On Fri, Sep 23, 2016 at 11:20 AM, Thor Lancelot Simon <t...@panix.com> wrote:
> On Fri, Sep 23, 2016 at 05:15:16PM +0000, Eric Haszlakiewicz wrote:
>> On September 23, 2016 10:51:30 AM EDT, Warner Losh <i...@bsdimp.com> wrote:
>> >All NCQ gives you is the ability to schedule multiple requests and
>> >to get notification of their completion (perhaps out of order).

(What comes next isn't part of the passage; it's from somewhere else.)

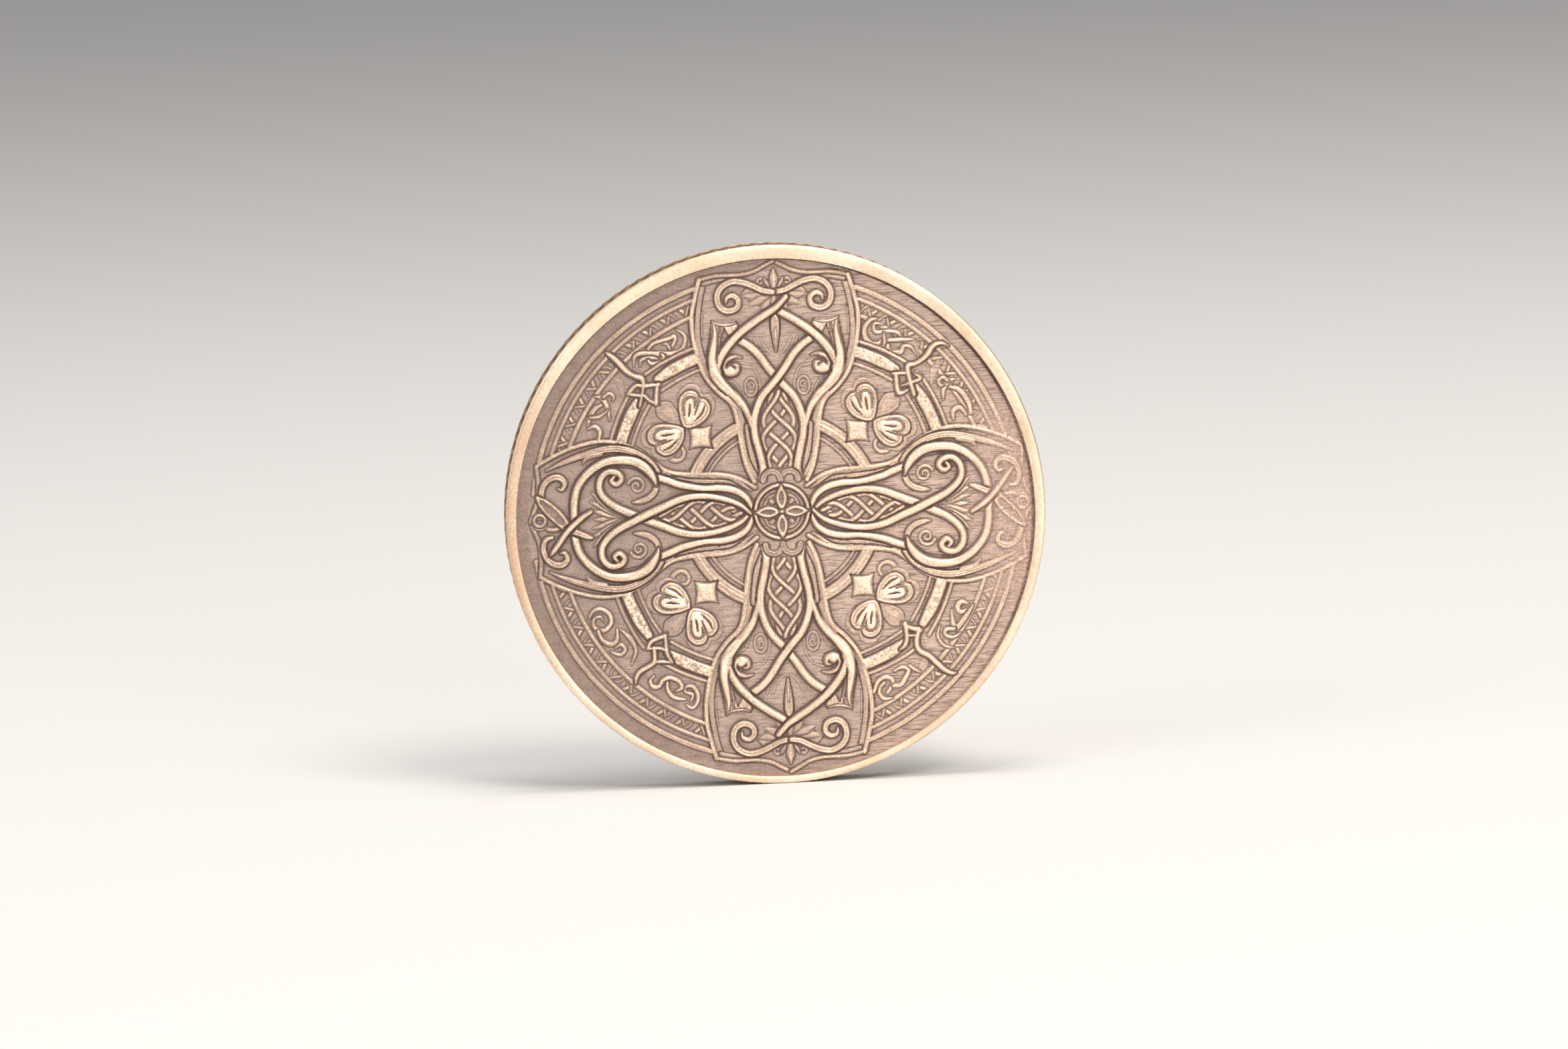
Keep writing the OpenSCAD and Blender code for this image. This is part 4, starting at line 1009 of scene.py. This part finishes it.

There's
>> >no coherency features are all in NCQ.
>>
>> This seems like the key thing needed to avoid FUA: to implement fsync() you 
>> just wait for notifications of completion to be received, and once you have 
>> those for all requests pending when fsync was called, or started as part of 
>> the fsync, then you're done.
>
> The other key point is that -- unless SATA NCQ is radically different from
> SCSI tagged queuing in a particularly stupid way -- the rules require all
> "simple" tags to be completed before any "ordered" tag is completed.  That is,
> ordered tags are barriers against all simple tags.

SATA NCQ doesn't have ordered tags. There's just 32 slots to send
requests into. Don't allow the word 'tag' to confuse you into thinking
it is anything at all like SCSI tags. You get ordering by not
scheduling anything until after the queue has drained when you send
your "ordered" command. It is that stupid.